Add another factor of cool, the 8 track players were initially sold as the Lear Jet Stereo 8 and were invented and designed by the company that made Lear Jets. Rights to the technology was eventually sold to other manufacturers. An enhanced version, Quadraphonic 8 track was released in 1970. It sounded great with 4 separate audio tracks, but it was very expensive and used by very few car companies.

8 track usage faded out slowly through the 70s giving way to the cassette. Cassettes were smaller, easier to store than 8 track tapes and took advantage of newer tape technology to produce a higher quality sound. Cassettes were in turn replaced by CDs in the mid 80s. Ughhh, writing this article makes me realize how many times I’ve spent $ on the same music.

Scandal – Payola

Payola newspaper scandal headlines
Payola newspaper scandal headlines

Payola wasn’t new to the music industry when Rock and Roll arrived.  Several factors seemed to come together at the same time, leading to a blowup that radically changed the course of Rock and Roll.

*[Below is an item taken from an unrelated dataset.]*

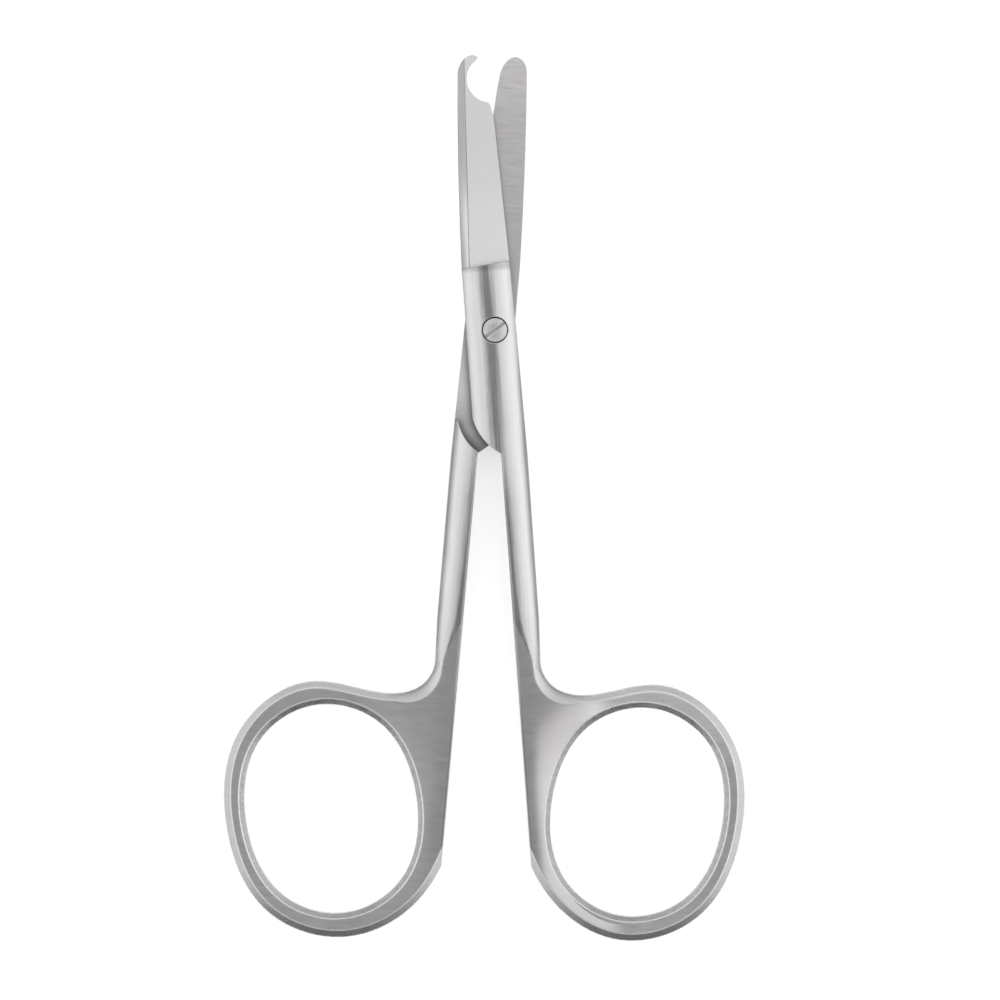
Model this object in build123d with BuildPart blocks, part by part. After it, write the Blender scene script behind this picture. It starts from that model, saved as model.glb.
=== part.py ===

The term Payola is a contraction of the words pay and Victrola, a popular brand of record player. Sometimes called Pay To Play  It’s the illegal practice of record companies paying money for the playing of records. This made a record appear more popular that it might have been, giving the artist more exposure, a better rating on the charts, and influencing other radio stations that might be on the lookout for the next hot record. It’s not as common or outright now as it was in the past, or maybe it’s just hidden better. The law prevents record companies from paying directly, but still allows payments through intermediaries.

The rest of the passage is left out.